Jakarta, Harian Umum- DPRD DKI Jakarta menargetkan untuk segera mengesahkan Perda tentang Corporate Social Responsibility (CSR) demi mencegah terulangnya kasus pembangunan yang cenderung melanggar peraturan sebagaimana yang pernah dilakukan Gubernur Basuki Tjahaja Purnama alias Ahok.
"Kita sudah usulkan ke eksekutif agar menyusun Raperda CSR itu dan diserahkan ke DPRD. Kalau hingga beberapa bulan ke depan draft itu belum juga diserahkan, maka akan menjadi hak inisiatif DPRD untuk membuatnya," ujar Wakil Ketua Fraksi Hanura DPRD DKI Jakarta, H Syarifuddin, kepada wartawan di gedung Dewan, Jakarta Pusat, Senin (21/1/2019).
Ia mengakui kalau pengesahan ini urgent untuk mencegah terjadinya kembali pembangunan dengan menggunakan dana CSR yang tidak dimasukkan dahulu ke kas daerah, seperti yang terjadi di zaman Ahok.
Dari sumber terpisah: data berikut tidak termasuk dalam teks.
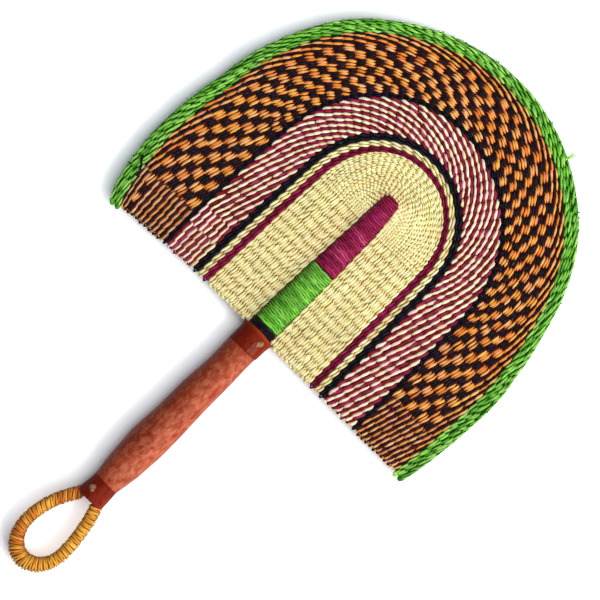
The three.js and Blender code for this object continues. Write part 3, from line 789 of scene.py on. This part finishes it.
def bundle_piece():
    """The straws inside the grip and the spine, one in the middle and two rings round it."""
    tubes = Tubes()
    low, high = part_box("straw_bundle")
    y = np.linspace(low.y, high.y - TIP_ROUND, 24) - BASE_Y
    spots = [(0, 0)]
    for ring, count in ((0.36, 6), (0.74, 12)):
        spots += [(ring, 2 * math.pi * k / count) for k in range(count)]
    radius = np.where(y < 0, BUNDLE_RADIUS, spine_radius(y) - BUNDLE_DEPTH)
    for ring, angle in spots:
        off = ring * radius
        path = placed_at(spine_x(y) + off * math.cos(angle), y, off * math.sin(angle))
        tubes.add(path, UP, radius * 0.2, radius * 0.2, STRAW[1] * 0.8, sides=8)
    return tubes.piece("inner_straws", grass_material("bundle_straw", 0.6))


# Grip and collars
STRAP_X = 4.6 * MM  # the end of the collar's strap, laid over its front
STRAP_RADIUS = 10.55 * MM
STRAP_ENDS = (-2.6 * MM, -11.5 * MM)
STRAP_HALF = 1.6 * MM  # half its width
STRAP_HIGH = 0.45 * MM
GRIP_AT = np.array([-12, -20, -62, -93, -112, -122, -127]) * MM
GRIP_RADIUS = np.array([10.2, 10.2, 11.2, 12.1, 10.9, 9.4, 8.6]) * MM
LEAN_AT = np.array([-200, -186, -171, -156, -150, -141, -126, -93, -60, -15]) * MM
LEAN = np.array([-1.5, -1, -1.2, -0.6, 0.2, 1.2, 1.4, 1, 0.8, 0.1]) * MM
WALL = 1.3 * MM  # thickness of the leather
LIP_UP = np.array([0.5, 0, 0.15, 0.8])  # a collar's lip, from its inside over its edge to
LIP_IN = np.array([1, 0.6, 0.12, 0])  # its outside, in walls
LIP_AT = [0, 0.05, 0.1, 0.15, 0.85, 0.9, 0.95, 1]
GRIP_ENDS = (-126.8 * MM, -11.8 * MM)
GRIP_LIP = 0.03  # as a share of the outline
CREASE = (2.4 * MM, -17.8 * MM, 3.2 * MM, 0.62)  # middle x, middle y, half length, angle
CREASE_DEPTH = 0.5 * MM
CREASE_WIDTH = 0.8 * MM
SEAM_STEP = 0.45 * MM
FLARE_HEIGHT = 2 * MM
AROUND = 72  # points round a skin
# Lower end, upper end and the radius at both
UPPER_COLLAR = (-12.2 * MM, COLLAR_RISE, 10.6 * MM, 10.5 * MM)
LOWER_COLLAR = (-141 * MM, -126.4 * MM, 9.6 * MM, 8.7 * MM)
KNOT_REACH = 2.3 * MM
KNOT_HEIGHT = 2.2 * MM
KNOT_RISE = 0.1 * MM  # how far it stands above the solid's top
KNOT_CREASE = (0.55 * MM, 0.45 * MM)  # depth, half width
KNOT_PLEAT = (0.14 * MM, 0.5 * MM)  # depth, length of one radian of its wave


def handle_x(y):
    """How far the handle bends off the middle line at the height y."""
    return smooth_interp(y, LEAN_AT, LEAN)


def smooth_interp(y, at, values, spread=4 * MM):
    """Interpolates with soft corners."""
    order = np.argsort(at)
    at, values = at[order], values[order]
    offsets = np.linspace(-spread, spread, 7)
    return np.mean([np.interp(y + o, at, values) for o in offsets], axis=0)


def ripple(angle, y, seed, size):
    """A smooth unevenness of a hand made skin."""
    rng = np.random.default_rng(seed)
    total = 0 * angle + 0 * y
    for _ in range(10):
        around, along = rng.integers(0, 5), rng.uniform(20, 170)
        phase = rng.uniform(0, 2 * math.pi, 2)
        total = total + np.sin(around * angle + phase[0]) * np.sin(along * y + phase[1])
    return size * total / 4


def ringed(name, points, material, open_end):
    """A skin over [ring, place, xyz]. With an open end the last ring is joined to the first,
    and without one it is closed."""
    corner = np.arange(points[..., 0].size).reshape(points.shape[:2])
    beside = np.roll(corner, -1, axis=1)
    quads = np.stack([corner[:-1], corner[1:], beside[1:], beside[:-1]], axis=2)
    ends = [corner[-1, ::-1].tolist()]
    if open_end:
        ends = np.stack([corner[-1], corner[0], beside[0], beside[-1]], axis=1).tolist()
    mesh = bpy.data.meshes.new(name)
    mesh.from_pydata(points.reshape(-1, 3).tolist(), [], quads.reshape(-1, 4).tolist() + ends)
    mesh.validate()
    return placed(name, mesh, material)


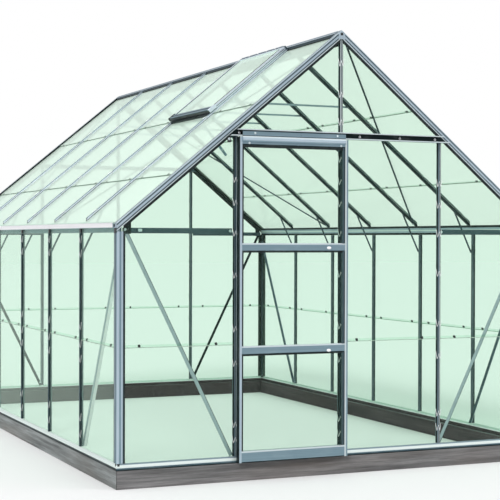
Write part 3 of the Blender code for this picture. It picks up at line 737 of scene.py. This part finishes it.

Kala itu dana CSR masuk ke Yayasan Ahok, dan kemudian digunakan untuk membangun simpang susun Semanggi, Ruang Publik Terpadu Ramah Anak (RPTRA), Waduk Pluit, dan Rumah Susun Sewa (Rusunawa) Marunda untuk merelokasi warga yang tergusur akibat pembangunan Waduk Pluit, namun tanpa dilaporkan dan dicatatkan di kas daerah, sehingga berapa banyak dana CSR yang masuk ke yayasan itu, dan berapa biaya yang dihabiskan, hingga kini tidak diketahui dan masih misteri.
Meski demikian Syarifuddin mengatakan bahwa apa yang dilakukan Ahok itu tidak sepenuhnya salah.
"Karena dia punya hak melakukan diskresi," kata wakil ketua Badan Kehormatan (BK) DPRD DKI Jakarta itu.
Seperti diketahui, pada 2012 Ahok mendirikan Yayasan Ahok Centre dan yayasan itu kemudian diketahui mendapatkan dana CSR hingga triliunan dari 18 perusahaan, di antaranya Asuransi Jasindo, PD Pembangunan Sarana Jaya, PT Barito Pasific, PT Landmark, dan PT Jeunesse Global Indonesia.
Oleh Ahok, dana itu tidak dilaporkan ke kas daerah, tapi langsung digunakan untuk membangun simpang susun Semanggi, RPTRA, membangun Waduk Pluit dan Rusunawa Marunda. Belum diketahui berapa banyak uang dana dari CSR yang digunakan untuk pembangunan-pembangunan itu, namun dana pembangunam simpang susun Semanggi diketahui sebesar Rp345,067 miliar.
Berbeda dengan Syarifuddin, anggota BK DPRD DKI dari Fraksi PDIP, Panji Virgianto Sedyo Setyawan mengatakan, alasan Ahok melakukan hal itu karena memiliki hak diskresi adalah tidak tepat, karena sesuai peraturan perundang-undangan, diskresi dilakukan bila dalam kondisi mendesak atau darurat.
"Tapi ketika Ahok melakukan pembangunan-pembangunan itu, Jakarta tidak dalam kondisi medesak atau darurat," katanya.
Ia bahkan melihat bahayanya cara Ahok membangun dengan dana CSR, yakni karena dibangun dengan uang swasta, dan karena dana yang digunakan juga tidak tercatat di kas daerah, maka yang dibangun Ahok itu bukan milik Pemprov DKI. Apalagi kalau apa yang sudah dibangun itu belum diserahterimakan ke Pemprov.
"Maka, kalau perusahaan-perusahaan pemberi CSR itu ingin memasukkan orang ke Rusunawa yang mereka bangun, itu sah-sah saja karena Rusunawa itu mililnya," kata dia.
Anggota Komisi B ini juga sependapat bahwa Perda CSR harus segera disahkan pada tahun ini.